Hi, I’m Chronos, and welcome to Part 1 of the Peercoin Primer. Peercoin is one of the world’s most established cryptocurrencies, and each video in this series will explore a different aspect of it.
Show overview onscreen:
- Part 1: Launch
- Part 2: Security
- Part 3: Benefits
- Part 4: Economics
- Part 5: Legacy
These videos are designed to be watched in any order, so feel free to jump directly to what most interests you. Today, we’re going to go way back to the Peercoin launch in the year 2012, and talk about Peercoin’s origin story. Then we’ll explore how new coins get distributed, and finally, we’ll cover the value proposition of Peercoin – what makes it stand out, in my opinion, from a sea of competing cryptocurrencies.
When I’m learning about a new coin, the first thing I want to know is, how was it launched, and how were the coins distributed, so let’s start with that.
Back on August 10, 2012, Peercoin developer Sunny King posted in the bitcoin forums, announcing that the project was getting close to release. The founders actually started their work based on the bitcoin codebase, which had already been running for over three years at the time, and they made some fundamental changes to its security model to create a new coin. There was no initial coin offering, or premine, or developer tax – the new project was completely open source and community-driven. On August 19, the blockchain was launched, with the source code already publicly available.
To give you an idea of how established Peercoin is today, consider that only a tiny handful of blockchains existed at that time: Bitcoin, Litecoin, and Namecoin were the big players. This is years before Ethereum had been created, making Peercoin one of the most enduring coins in existence.
Effective cryptocurrencies have fair distributions that are wide enough to ensure that the coin supply doesn’t get concentrated into the hands of too few people. This is especially important for a cryptocurrency like Peercoin, where the coin holders are responsible for securing the network. But blockchains secured by proof-of-stake have a serious problem, because there is no easy way to fairly distribute the initial coin supply. In this kind of network, the entire supply has to be created at the start, from scratch, because new coins just come from existing coins.

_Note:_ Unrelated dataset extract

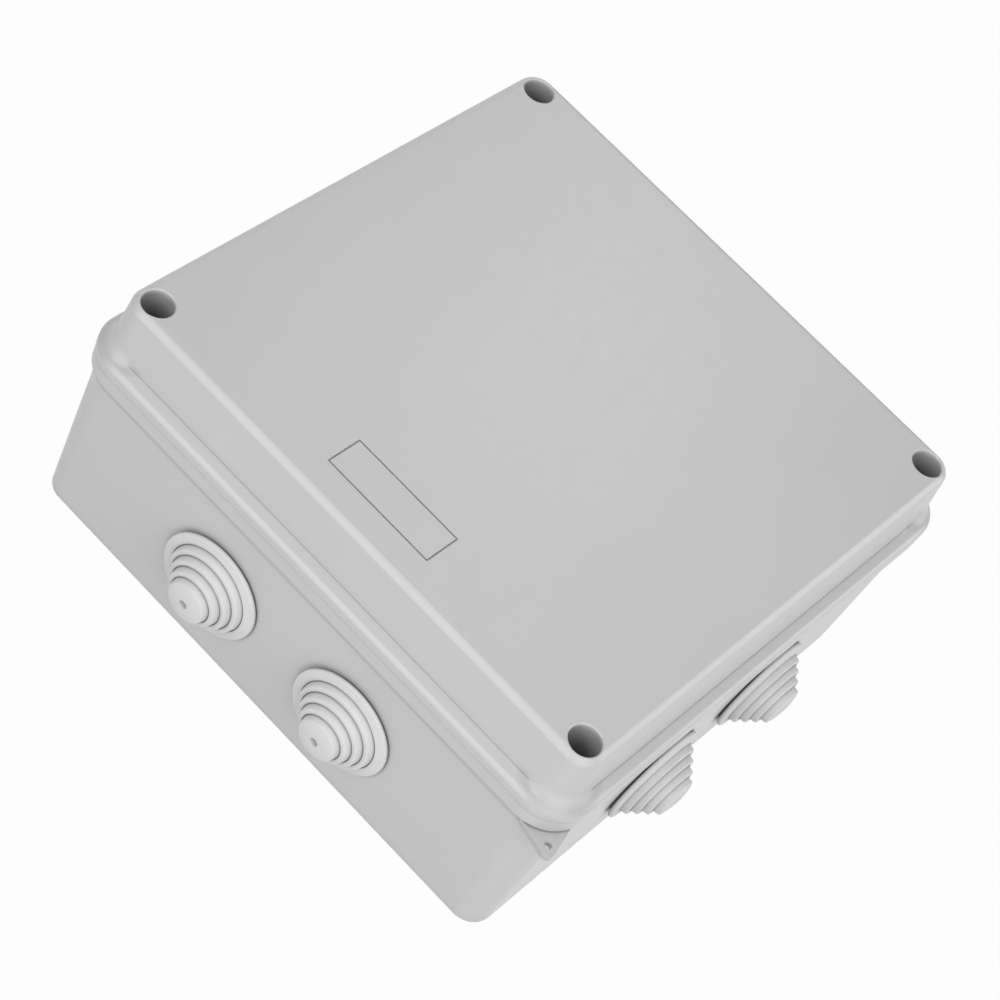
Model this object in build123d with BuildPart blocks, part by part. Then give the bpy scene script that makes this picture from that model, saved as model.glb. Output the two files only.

To solve this problem, Peercoin’s founders used proof-of-stake for network security, and proof-of-work for distribution, using the same mining algorithm as bitcoin. Proof-of-work miners are always rewarded with new Peercoins that are generated by the network. In fact, Peercoin mining continues today, providing a slow trickle of new coins that decreases over time. This helps to bring new miners into the ecosystem, and keep the economy flowing. And most importantly, the first coins went to the first miners on the network, which I think is a key ingredient of a fair launch.
So, what makes Peercoin unique? It is the absolute first cryptocurrency to use Proof of Stake as a security mechanism for the blockchain. This revolutionary security model has a huge number of advantages, which we’ll explore in the “Benefits” video in this series. But first, in the next video, we’ll cover exactly how Proof of Stake keeps Peercoin secure.
If you have any questions or comments, post below the video. I’m Chronos. Thanks for watching!